Le député de Mercier, dans ses commentaires sur l'Office
de crédit industriel, conteste le bien-fondé et la valeur de cet
organisme comme instrument qui peut contribuer d'une manière très
importante pour encourager et faciliter le développement industriel
régional. Lorsqu'il souligne que l'office avait déboursé
environ $1 million et demi au 30 septembre 1968 et qu'en conséquence, il
ne s'agissait que de gestes bien minces, je crois qu'il ne donne pas justice
aux efforts très considérables et très valables qui ont
été faits par cet organisme depuis le début de ses
opérations.
M. BOURASSA: M. le Président, je crois que je peux invoquer le
règlement. Je crois qu'on interprète mal ce que j'ai dit. J'ai
dit que ce qui était fait par l'office était excellent, mais que
je comparais ça à d'autres organisations comme la Banque
d'expansion industrielle qui déboursait peut-être quinze à
vingt fois plus que l'Office du crédit industriel.

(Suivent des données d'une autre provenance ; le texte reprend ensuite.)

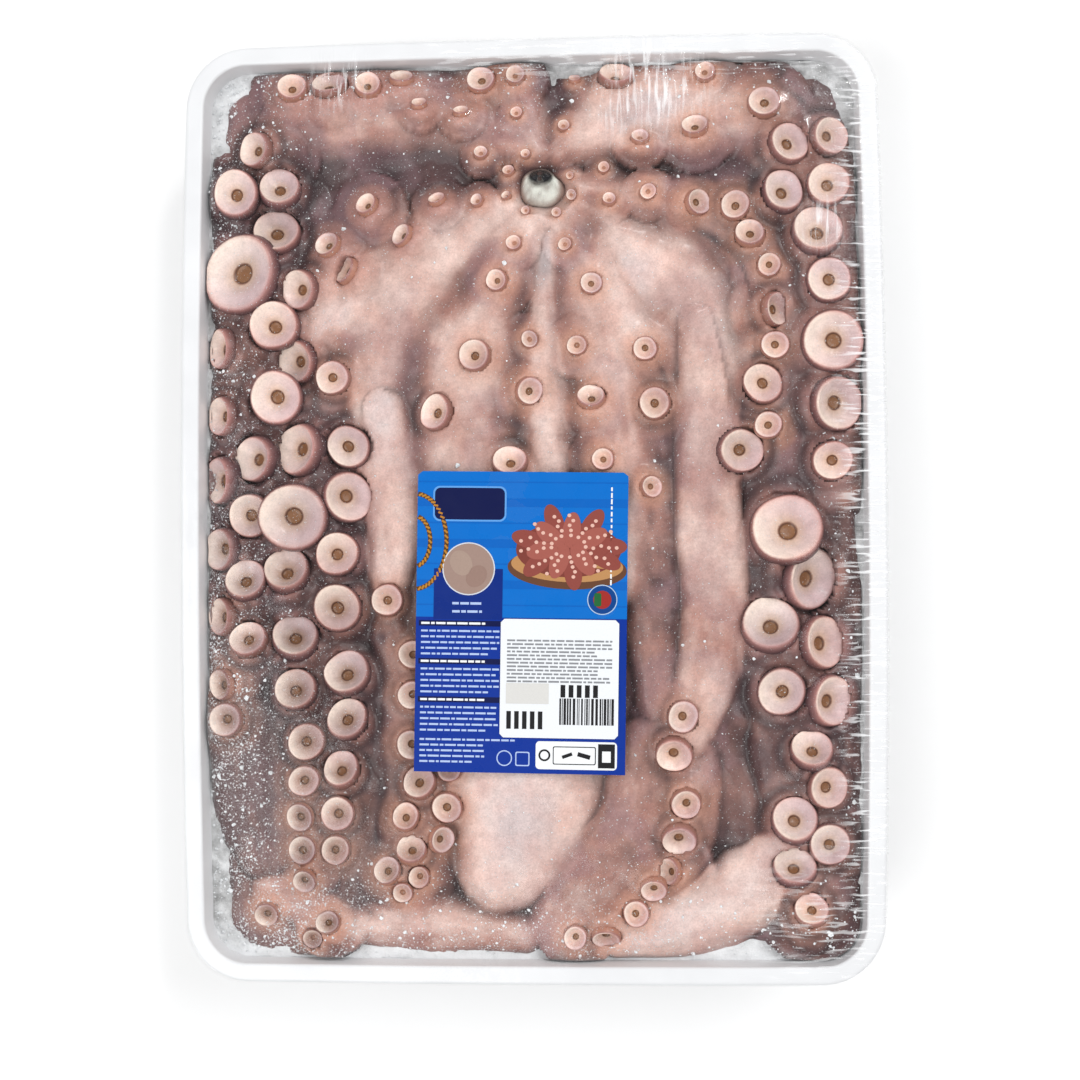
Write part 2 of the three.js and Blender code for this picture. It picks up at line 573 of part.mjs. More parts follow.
function octopusGeometry() {
  let flesh = solidOf(coreGeometry());
  LIMBS.forEach((limb, k) => {
    flesh = flesh.add(solidOf(limbGeometry(limb, limbCurves[k])));
  });
  flesh = flesh.add(solidOf(mouthGeometry()));
  suckers.forEach((sucker) => {
    flesh = flesh.add(solidOf(suckerGeometry(sucker)));
  });
  flesh = flesh.subtract(solidOf(mouthHollowGeometry()));
  flesh = flesh.intersect(solidOf(roomGeometry()));
  flesh = flesh.subtract(solidOf(iceRoomGeometry()));
  return outerSkin(flesh);
}

function sheetGeometry(width, length, corner) {
  const shape = new THREE.Shape();
  const x = width / 2;
  const y = length / 2;
  shape.moveTo(-x + corner, -y);
  shape.lineTo(x - corner, -y);
  shape.absarc(x - corner, -y + corner, corner, -Math.PI / 2, 0);
  shape.lineTo(x, y - corner);
  shape.absarc(x - corner, y - corner, corner, 0, Math.PI / 2);
  shape.lineTo(-x + corner, y);
  shape.absarc(-x + corner, y - corner, corner, Math.PI / 2, Math.PI);
  shape.lineTo(-x, -y + corner);
  shape.absarc(-x + corner, -y + corner, corner, Math.PI, Math.PI * 1.5);
  return new THREE.ExtrudeGeometry(shape, { depth: PAPER, bevelEnabled: false, curveSegments: 3 });
}

const pack = new THREE.Group();

function addPiece(name, geometry, colour, roughness, place = [0, 0, 0], turn = 0) {
  const material = new THREE.MeshStandardMaterial({ color: colour, roughness, metalness: 0 });
  const mesh = new THREE.Mesh(geometry, material);
  mesh.name = name;
  mesh.position.set(...place);
  mesh.rotation.z = THREE.MathUtils.degToRad(turn);
  pack.add(mesh);
}

addPiece('tray', trayGeometry(), 0xebecee, 0.35);
addPiece('ice', iceGeometry(), 0x9aa09c, 0.25);
addPiece('octopus', octopusGeometry(), 0xb38f84, 0.4);
addPiece('beak', beakGeometry(), 0x2a201c, 0.3);
addPiece('film', filmGeometry(), 0xf4f6f8, 0.08);
addPiece('label', sheetGeometry(LABEL_WIDTH, LABEL_LENGTH, LABEL_CORNER), 0x0a6fc4, 0.3,
  [...LABEL_CENTRE, LABEL_BASE], LABEL_TURN);
addPiece('weight_sticker', sheetGeometry(STICKER_WIDTH, STICKER_LENGTH, STICKER_CORNER), 0xf2f3f4, 0.35,
  [...STICKER_CENTRE, STICKER_BASE], LABEL_TURN);

export default pack;
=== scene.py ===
import math

import bpy
import numpy as np
from mathutils import Matrix, Vector


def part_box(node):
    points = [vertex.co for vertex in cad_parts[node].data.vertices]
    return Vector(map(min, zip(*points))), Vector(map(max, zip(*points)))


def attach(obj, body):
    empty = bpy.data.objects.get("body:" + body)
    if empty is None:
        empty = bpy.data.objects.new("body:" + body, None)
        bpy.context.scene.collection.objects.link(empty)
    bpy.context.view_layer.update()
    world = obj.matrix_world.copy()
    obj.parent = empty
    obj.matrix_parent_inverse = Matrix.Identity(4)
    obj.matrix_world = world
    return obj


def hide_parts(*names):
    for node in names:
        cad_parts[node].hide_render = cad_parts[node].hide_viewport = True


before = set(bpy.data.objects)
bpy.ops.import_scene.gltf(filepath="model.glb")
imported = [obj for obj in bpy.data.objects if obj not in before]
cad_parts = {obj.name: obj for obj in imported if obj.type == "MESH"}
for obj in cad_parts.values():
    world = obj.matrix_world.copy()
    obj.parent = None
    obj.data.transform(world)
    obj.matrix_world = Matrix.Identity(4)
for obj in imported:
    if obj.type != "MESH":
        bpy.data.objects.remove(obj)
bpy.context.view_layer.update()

bl_info = {
    "name": "Frozen Octopus Tray",
    "version": (1, 0, 0),
    "blender": (4, 5, 0),
    "location": "View3D > Sidebar > Octopus Tray",
    "description": "Dresses the packed octopus, its tray, ice, film and label",
    "category": "Object",
}

# Sizes and places are in millimetres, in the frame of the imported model.
MM = 0.001

# The tray: its plan, its rim and the section of its wall
PACK_WIDTH = 300.0
PACK_LENGTH = 400.0
LONG_SIDE_BOW = 3.5        # how far the sides curve out at their middle
SHORT_SIDE_BOW = 1.0
CORNER_RADIUS = 26.0
RIM_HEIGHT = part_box("tray")[1][2] / MM
TRAY_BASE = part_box("tray")[0][2] / MM
RIM_WIDTH = 8.5
RIM_LIP = 5.0              # how far the rolled rim hangs down
RIM_EDGE = 0.7             # from the edge of the pack to the rim's outer face
WALL = 1.8
WALL_DRAFT = 7.0           # how far the wall leans in from rim to floor
WALL_GAP = 0.8             # least gap between the wall's inside and the octopus
FOOT_RADIUS = 5.0
FOOT_RECESS = 0.9          # how far the middle of the underside is raised
OUTER_ROUND = 1.8          # radius of the rim's outer edge, and of its inner one
INNER_ROUND = 1.4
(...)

M. BEAUDRY: Je vais vous répondre. Cela s'en vient.
M. BELLEMARE: Très approprié ça, déranger le
ministre! C'est pour ça qu'après ça, quand vous parlez,
nous sommes portés nous aussi à vous déranger.
M. BOURASSA: Non, mais il m'a mal cité, j'ai le droit...
M. BELLEMARE: Faites comme les autres. M. ROY: ... pendant tout le
discours,... M. LE PRESIDENT: A l'ordre!
M. BEAUDRY: Je crois que le député de Mercier, en
définitive, n'a pas donné justice aux efforts très
considérables et très valables qui ont été faits
par cet organisme depuis le début de ses opérations, il y a moins
d'un an. Les statistiques de l'office, au 30 septembre 1968, indiquent que 65
prêts avaient été approuvés pour un montant global
de $6,516,000.
M. le Président, je suis heureux de mentionner que ces chiffres,
en date de ce soir, ont augmenté à 88 prêts pour un montant
de $8,623,200.
M. BOURASSA: Pourrais-je demander au ministre...
M. BEAUDRY: M. le Président, il faut bien réaliser que les
prêts approuvés par l'office sont en très grande
majorité destinés à financer des projets de construction
de nouvelles usines, d'agrandissement d'usines ou d'achats de machinerie et que
les prêts consentis ne peuvent être déboursés
qu'après que les documents devant constituer les garanties sont
signés, et au fur et à mesure que les projets approuvés
progessent.
Il n'est donc que normal que les déboursés accusent un
retard sur les approbations, et il en sera toujours ainsi, M. le
Président. Les demandes que reçoit l'office augmentent sans cesse
et l'expérience acquise dans ce champ d'activités, depuis un an,
indique clairement que ces services répondent réellement à
un besoin réel et représentent une contribution très
importante au développement industriel du Québec.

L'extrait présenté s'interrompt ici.